Michelle Rayner says she didn’t intend to become a campus spokesperson for transgendered rights at St Thomas University (STU), but she still drew a crowd of supporters to a Nov 25 rally against violence and discrimination.
Rayner, who also goes by Mitch, began speaking to media earlier in November about an assault she says happened after a woman mistook her for a man trying to use the women’s washroom. She declined to take the allegation up with campus security, but she said the school’s lack of gender-neutral washrooms put her at risk.
She previously told Xtra she didn’t follow up on the alleged assault because she wanted people to discuss trans-awareness, not just the incident. Judging from the 100-person crowd that turned out for the rally, Rayner got her wish.
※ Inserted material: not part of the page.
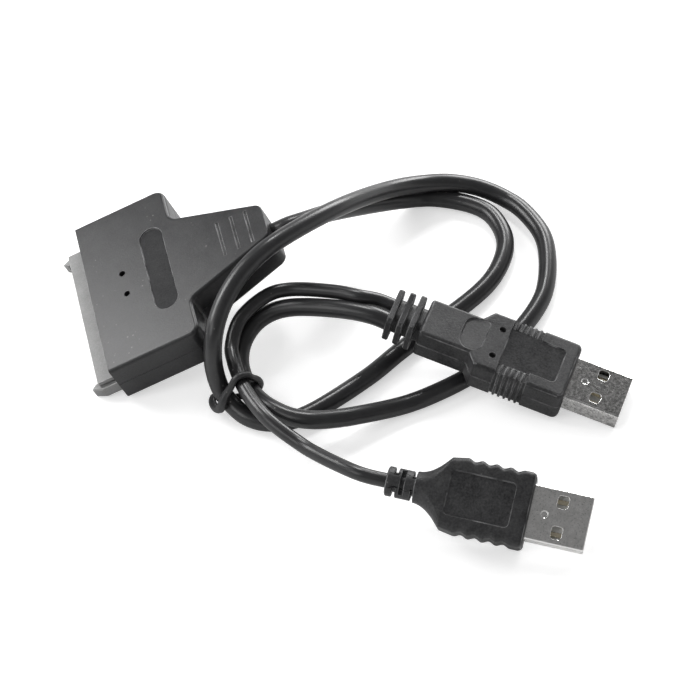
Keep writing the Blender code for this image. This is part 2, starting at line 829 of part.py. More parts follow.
def tube(name, points, diameter, look, group, parent=None, fineness=2, closed=False):
    """A round cord along a line of points."""
    curve = bpy.data.curves.new(name, "CURVE")
    curve.dimensions = "3D"
    curve.bevel_depth = diameter / 2
    curve.bevel_resolution = fineness
    curve.use_fill_caps = not closed
    line = curve.splines.new("POLY")
    line.points.add(len(points) - 1)
    for spot, point in zip(line.points, points):
        spot.co = (*point, 1.0)
    line.use_cyclic_u = closed
    line.use_smooth = True
    made = bpy.data.objects.new(name, curve)
    made.data.materials.append(look)
    group.objects.link(made)
    if parent is not None:
        made.parent = parent
    return made


def cable_cores(group, head):
    """The four insulated wires from the cable's end to the back edge of the board."""
    start = HEAD_LENGTH - CABLE_INSIDE - 2 * CLEARANCE
    end = board_front() + BOARD_LENGTH - 2.0 * MM
    low, high = HEAD_HEIGHT / 2, board_top() + CLEARANCE + CORE_DIAMETER / 2
    colours = ((0.5, 0.03, 0.02), (0.75, 0.75, 0.72), (0.03, 0.25, 0.06), (0.02, 0.02, 0.02))
    for number in range(CORE_COUNT):
        share = number - (CORE_COUNT - 1) / 2
        near, wide = share * (CORE_DIAMETER + 0.05 * MM), share * CORE_SPREAD
        points = [
            Vector((start, near, low)),
            Vector((start - 1.2 * MM, near, low)),
            Vector(((start + end) / 2, (near + wide) / 2, high)),
            Vector((end + 1.5 * MM, wide, high)),
            Vector((end, wide, high)),
        ]
        look = material(f"core_{number + 1}_jacket", colours[number], 0.45)
        tube(f"cable_core_{number + 1}", points, CORE_DIAMETER, look, group, head, 1)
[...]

“After years of feeling like you’re alone, going through things on a daily basis … people not liking who you are or what you stand for, seeing a group of people out here to celebrate that is intense,” she says.
Student and community groups quickly got behind Rayner, but there was still confusion about the facilities already available and the university administration’s efforts to address Rayner’s problem.
One speaker at the rally alleged the university was trying to save face, saying, “it doesn’t look very good for the university, when there are headlines in the newspaper about a student being assaulted for using the washroom.”
As the crowd chanted “Gender freedom, gender rights, we will piss and we will fight,” Jeffrey Carleton, STU’s director of communications, told Xtra he is frustrated by the accusation.
“I’m disappointed to hear that, because there has been absolutely no attempt by the university to be anything but open,” he says. “That’s everything from reaching out to the student many times, reaching out to the different groups and dealing with every media request that comes out.”
Still, Carleton applauds the open dialogue about discrimination on campus and beyond, saying the rally “was quite moving.”
The focus of the washroom debate has changed a number of times. Originally, Rayner said she was pushing for more gender-neutral toilets, but now that it’s clear most of the university’s buildings have at least one – in some cases many – trans-friendly facilities, she says people need to know they exist.
According to Carleton, it took more than a week after Rayner’s story broke in the mainstream media for Rayner to finally meet with the STU administrators. But, after chats with STU dean of students Larry Batt and president Dennis Cochrane, Rayner says she’s working on a proposal and reaching out to other transgendered students to share their input on how the university could be more trans-inclusive.
Others say the discussion at STU should be community-wide. Debi Skidmore, a Fredericton Pride committee member, says, “speaking as a mother,” the public school system is guilty of creating gender-based discrimination.
Her son was often mistaken for a girl in his early school years, she says, because of his long hair. At one point a teacher even confronted Skidmore about his perceived feminine appearance.
“She had tears in her eyes, telling us that some people still thought he was a girl and could we not make him cut his hair to make him look more like a boy because she was worried about the long-term effects,” she says.
She says incidents like that and what happened to Rayner all boil down to people being afraid of differences.